#### [Task statement]
Output the full material exactly as it appears here.

══════════

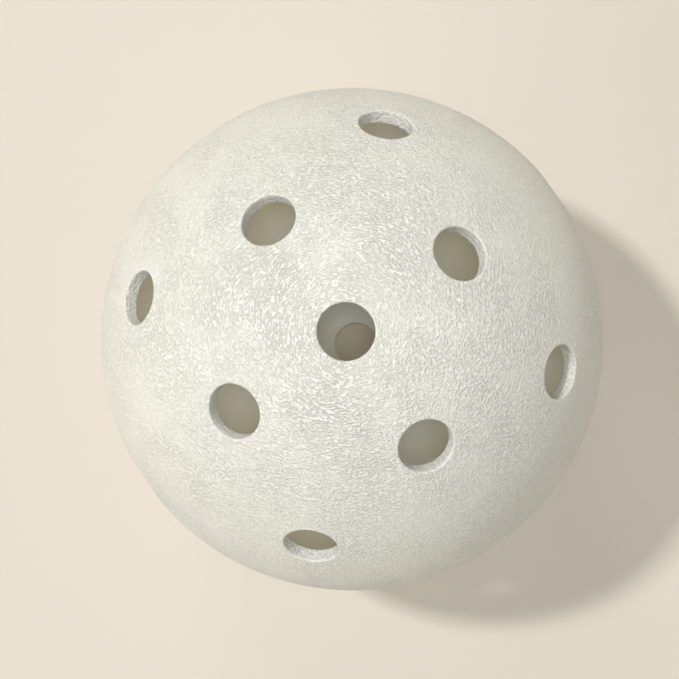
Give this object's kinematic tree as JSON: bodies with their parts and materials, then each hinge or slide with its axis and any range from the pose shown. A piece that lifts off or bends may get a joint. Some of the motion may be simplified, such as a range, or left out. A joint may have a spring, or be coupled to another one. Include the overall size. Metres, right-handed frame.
{
  "type": "perforated ball",
  "caption": "Hollow plastic pickleball ball with round air holes in staggered rings, made of half shells welded at the equator, with a fine pebbled skin.",
  "frame": {"origin": "centre of the ball", "axes": "+Z out through the pole hole of the upper half shell, the weld seam in the XY plane, +X and +Y under holes of the upper half's second ring"},
  "size_m": [0.074, 0.074, 0.0736],
  "materials": {
    "shell_plastic": "fine pebbled grain outside, smooth inside",
    "weld_plastic": "smooth, remelted"
  },
  "bodies": {
    "root": {"upper_half_shell": "shell_plastic", "lower_half_shell": "shell_plastic", "weld_ring": "weld_plastic"}
  },
  "joints": []
}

══════════

#### [Expected answer]
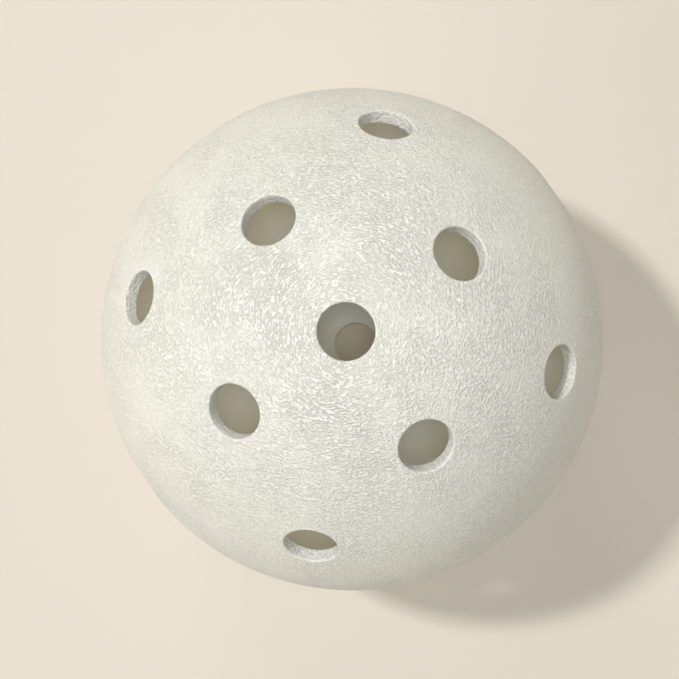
Give this object's kinematic tree as JSON: bodies with their parts and materials, then each hinge or slide with its axis and any range from the pose shown. A piece that lifts off or bends may get a joint. Some of the motion may be simplified, such as a range, or left out. A joint may have a spring, or be coupled to another one. Include the overall size. Metres, right-handed frame.
{
  "type": "perforated ball",
  "caption": "Hollow plastic pickleball ball with round air holes in staggered rings, made of half shells welded at the equator, with a fine pebbled skin.",
  "frame": {"origin": "centre of the ball", "axes": "+Z out through the pole hole of the upper half shell, the weld seam in the XY plane, +X and +Y under holes of the upper half's second ring"},
  "size_m": [0.074, 0.074, 0.0736],
  "materials": {
    "shell_plastic": "fine pebbled grain outside, smooth inside",
    "weld_plastic": "smooth, remelted"
  },
  "bodies": {
    "root": {"upper_half_shell": "shell_plastic", "lower_half_shell": "shell_plastic", "weld_ring": "weld_plastic"}
  },
  "joints": []
}